Толстой дает обобщенный портрет «азиатского» деспота, почти лишенный индивидуальных черт. Тем сильнее впечатление от всегда прищуренных маленьких глаз Шамиля — прорыв сквозь всеобщее в личное, в «преисподнюю» деспота. Прищуренные глаза имама, в которых сконцентрировалось всё злое, жестокое, вероломное, вселяют не меньший ужас, чем холодный взгляд Николая I. Почти во всем противопоставленные, разные, Николай I и Шамиль совпадают в надындивидуальной и наднациональной плоскости деспотизма, неограниченного самовластного произвола. Так Толстой достиг «крайне любопытного параллелизма», но не прямолинейными сопоставлениями двух деспотов и «полюсов» деспотизма (этого в повести нет), а неуловимым смещением повествования вглубь, подспудным сцеплением художественных мыслей.
Важно здесь сказать еще об одном. Совершенно различны среда, окружение царя и имама. В безжизненном мире Николая всё лживо и пусто. Отрегулирован и бюрократизирован разврат. Искусство уподоблено военному параду голых женщин; его «высшая» и единственная цель — разжигание похоти («После обеда Николай ездил в балет, где в трико маршировали сотни обнаженных женщин»). Хаджи-Мурата и его нукеров сопровождает «поэзия особенной, энергической горской жизни». Ее отблеск падает и на Шамиля («высокая, прямая, могучая фигура»). Восхищают легкость, гибкость движений бывшего «силача» и «джигита», трогательная беспомощность «деспота» в домашнем быту. Пусть и скованная этикетом, пульсирует жизнь, присутствует простое человеческое начало.
Расширение повествовательного пространства не привело к размыванию и раздроблению художественной структуры произведения. Побочные, спонтанно возникшие сюжетные линии не заслоняют «давнишнюю кавказскую историю». Как, впрочем, и она не подавляет других, «малых» историй, не скомканных, не прерванных на полуслове, а отделанных и завершенных. Одна из них — история солдата Авдеева и его семьи: сюжет, с точки зрения Толстого, столь же важный для «истории-искусства», как и «описание жизни всей Европы».
Крупным планом показана смерть Авдеева, «важнейшего в этой жизни момента — окончания ее и возвращения к тому источнику, из которого она вышла…».
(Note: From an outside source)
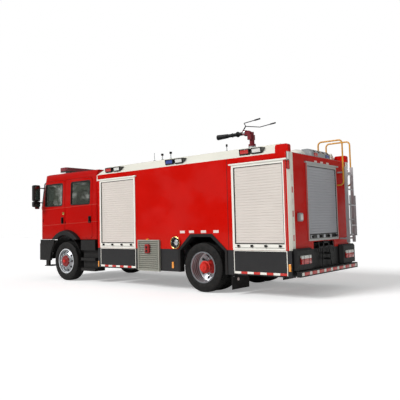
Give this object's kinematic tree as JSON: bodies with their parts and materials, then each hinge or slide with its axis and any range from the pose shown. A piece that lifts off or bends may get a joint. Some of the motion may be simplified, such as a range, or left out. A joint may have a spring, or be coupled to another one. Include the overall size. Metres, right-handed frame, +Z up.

Другие смерти (кроме, конечно, Хаджи-Мурата) воспроизведены в беглом хроникерском стиле с безжалостным обнажением жестоких подробностей. Гибнут преследующие наиба и его нукеров Назаров, Игнатов («здоровый мужик, хваставший своей силой»), Петраков («молодой, белокурый, единственный сын у матери, всегда ласковый и веселый»), Игнатова шашками «полосовали… по голове и рукам» двое горцев, а потом добил кинжалом «рычащий» чеченец Гамзало; он же прирезал раненого и изрубленного Назарова. Два выстрела «сожгли» Петракова. Не бой, а бойня, жестокая и зверская расправа.
Смерть настигает внезапно, и в нее не успевают поверить полные сил и энергии люди. «Небо было так ясно, воздух так свеж, силы жизни так радостно играли в душе Назарова, когда он, слившись в одно существо с доброю, сильною лошадью, летел по ровной дороге за Хаджи-Муратом, что ему и в голову не приходила возможность чего-нибудь недоброго, печального и страшного». В ясное небо глядит Петраков, с горестным недоумением уходящий из радовавшей и улыбавшейся ему жизни, — он «лежал навзничь с изрезанным животом, и его молодое лицо было обращено к небу, и он, как рыба, всхлипывая, умирал».
Резня — а сигналом к началу ее послужил выстрел Хаджи-Мурата — восполняет существенный пробел в образе «страшного горца», освещает те черты его личности и «разбойничьей» жизни, о которых в повести упоминается глухо и косвенно. Картина резни абсолютно необходимо вошла в повесть вместо одной ненаписанной главы из биографии Хаджи-Мурата, содержание которой контурно обозначено в хоре голосов, обсуждающих в тифлисском дворце Воронцова личность баснословного наиба: «Кто-то рассказал про то, как он велел убить двадцать шесть пленных; но и на это было обычное возражение: „Что делать? A la guerre comme а la guerre“. В третьей редакции этот мотив звучал отчетливее, резче: „Так вот он какой! Лицо доброе, а какой зверь“, — подумал полковой командир, вспоминая, как два года тому назад они нашли перерезанными по приказанию Хаджи-Мурата двадцать шесть человек пленных во взятом ауле».